Throughout its history, social justice philanthropy has generally remained organized around siloed identities, such as gender, race, and sexual orientation. The sector has largely ignored the ways oppression plays out across intersecting or fluid identities. In the 2022 report, Funding for Intersectional Organizing: A Call to Action for Human Rights Philanthropy, the Human Rights Funders Network provides a benchmark: less than one-fifth of grants explicitly benefit more than one population. The report is “the first comprehensive and global analysis of when and if grants for human rights reach beyond a single issue or community,” according to Alliance. The report’s very existence indicates how far behind the donor community is when it comes to acknowledging identity.
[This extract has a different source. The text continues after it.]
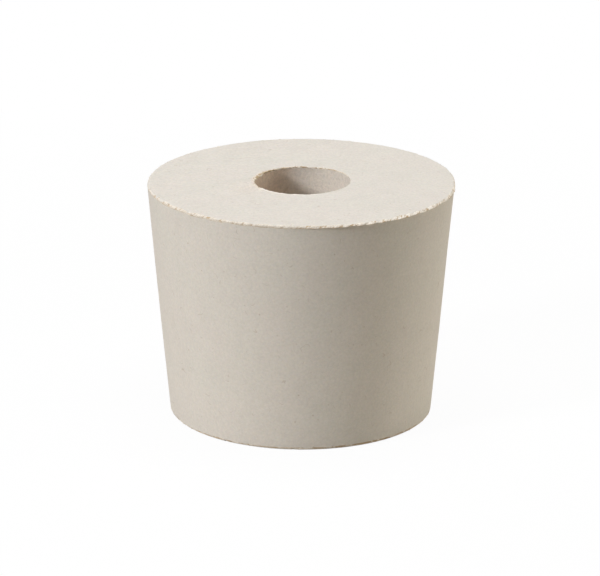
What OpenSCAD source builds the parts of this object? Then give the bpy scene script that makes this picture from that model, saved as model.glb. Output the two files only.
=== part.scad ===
// One-hole laboratory stopper: a solid tapered rubber plug with a straight hole
// through it for a tube. It stands on its narrow end, +Z runs up the hole, and the
// origin is the centre of the narrow end.

/* [Plug] */
// Diameter of the wide end, measured where the taper would meet the top face
top_d = 32; // [30:0.5:45]
// Diameter of the narrow end, measured where the taper would meet the bottom face
bottom_d = 27.5; // [18:0.5:29.5]
// Height between the two flat faces
height = 24.8; // [12:0.1:50]

/* [Hole] */
// Diameter of the straight hole
bore_d = 10; // [3:0.5:12]

/* [Trimmed edges] */
// Width of the edge that trimming leaves round the wide end
top_break = 0.15; // [0.05:0.05:1]
// Width of the edge that trimming leaves round the narrow end
bottom_break = 0.1; // [0.05:0.05:1]
// Width of the edge at each mouth of the hole
mouth_break = 0.1; // [0.05:0.05:1]

/* [Colour] */
// Colour of the rubber
rubber_colour = "#e3dcd2"; // ["#e3dcd2":Natural, "#2b2a29":Black, "#a5462f":Red]

/* [Hidden] */

// Sides of the preview mesh round each circle
$fn = 180;
// How far a cutting solid runs past the face that it cuts
cut_over = 1;

top_r = top_d / 2;
bottom_r = bottom_d / 2;
bore_r = bore_d / 2;

// Radius of the tapered side at height z
function side_r(z) = bottom_r + (top_r - bottom_r) * z / height;

// The plug before it is bored, turned from half of its section
module blank() {
    rotate_extrude()
        polygon([
            [0, 0],
            [bottom_r - bottom_break, 0],
            [side_r(bottom_break), bottom_break],
            [side_r(height - top_break), height - top_break],
            [top_r - top_break, height],
            [0, height]
        ]);
}

// A 45 degree cone for one mouth of the hole. It stands on its small end, which has
// the hole's size and sits mouth_break below the face, and it runs past that face.
module mouth() {
    cone_h = mouth_break + cut_over;
    cylinder(h = cone_h, r1 = bore_r, r2 = bore_r + cone_h);
}

// What is taken out of the plug: the straight hole and the cones at its two mouths
module bore() {
    translate([0, 0, -cut_over])
        cylinder(h = height + 2 * cut_over, r = bore_r);
    translate([0, 0, height - mouth_break])
        mouth();
    translate([0, 0, mouth_break])
        mirror([0, 0, 1])
            mouth();
}

// The whole stopper, one piece of rubber
module stopper() {
    color(rubber_colour)
        difference() {
            blank();
            bore();
        }
}

stopper();
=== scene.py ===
"""Natural rubber stopper with one hole: its skin, its torn rims and a plain studio.

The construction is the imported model, which is loaded first and stays as it is. This
add-on lays the finished surface over it: one closed skin, moulded a little untrue, whose
four rims were torn when the flash came off, in a chalky natural rubber.
"""
import itertools
import math
from typing import NamedTuple

import bpy
import numpy as np
from bpy.props import FloatProperty, FloatVectorProperty, IntProperty, PointerProperty
from mathutils import Matrix, Vector


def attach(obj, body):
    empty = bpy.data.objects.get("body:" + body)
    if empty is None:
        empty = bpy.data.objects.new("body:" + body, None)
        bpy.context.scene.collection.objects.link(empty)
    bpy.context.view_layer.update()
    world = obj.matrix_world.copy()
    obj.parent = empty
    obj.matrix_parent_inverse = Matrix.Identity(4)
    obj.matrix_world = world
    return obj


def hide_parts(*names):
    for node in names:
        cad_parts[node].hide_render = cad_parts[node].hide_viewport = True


bl_info = {
    "name": "Rubber stopper",
    "version": (1, 0, 0),
    "blender": (4, 5, 0),
    "location": "3D View > Sidebar > Stopper",
    "description": "Builds the skin of a one-hole rubber stopper and a plain studio",
    "category": "Object",
}

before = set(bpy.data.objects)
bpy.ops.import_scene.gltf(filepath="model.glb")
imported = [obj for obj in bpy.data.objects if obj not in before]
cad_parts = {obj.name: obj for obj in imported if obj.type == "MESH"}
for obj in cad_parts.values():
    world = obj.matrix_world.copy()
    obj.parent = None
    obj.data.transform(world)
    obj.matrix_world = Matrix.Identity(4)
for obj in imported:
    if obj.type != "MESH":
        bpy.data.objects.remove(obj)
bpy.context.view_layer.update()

MM = 0.001
NODE = "stopper"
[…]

Three decades ago, in 1989, recognizing that discrimination can be complex and cumulative for groups with multiple identities, academic and activist Kimberlé Crenshaw coined the term “intersectionality” to explain the effect of intersecting forms of oppression like racism and sexism. White-led, traditional philanthropy is only now beginning to understand that those most affected by exclusion often have more than one marginalized identity, and this increasing awareness is thanks to activists for racial, gender, and disability justice. But recognition and action are two different things.

What Can Donors Do Right Now to Embrace the Edges?

Philanthropic efforts to address injustice must account for the multiple and fluid marginalized identities so many of us hold. We can have the most impact here because the need is the greatest, and the creativity in surviving and thriving is the highest. If there is money for women, it should prioritize women living at the margins, whether due to gender, race, ethnicity, disability, sexuality, Indigeneity, poverty, or all the above. In addressing human rights, such as violations of bodily integrity, we can be most effective when we connect all those most affected: persons with disabilities, trans and intersex people, women, and more.

As practitioners of participatory philanthropy say, the work is the process. We are all on a learning curve because times, people, and identities change. And we cannot wait; we must learn while doing.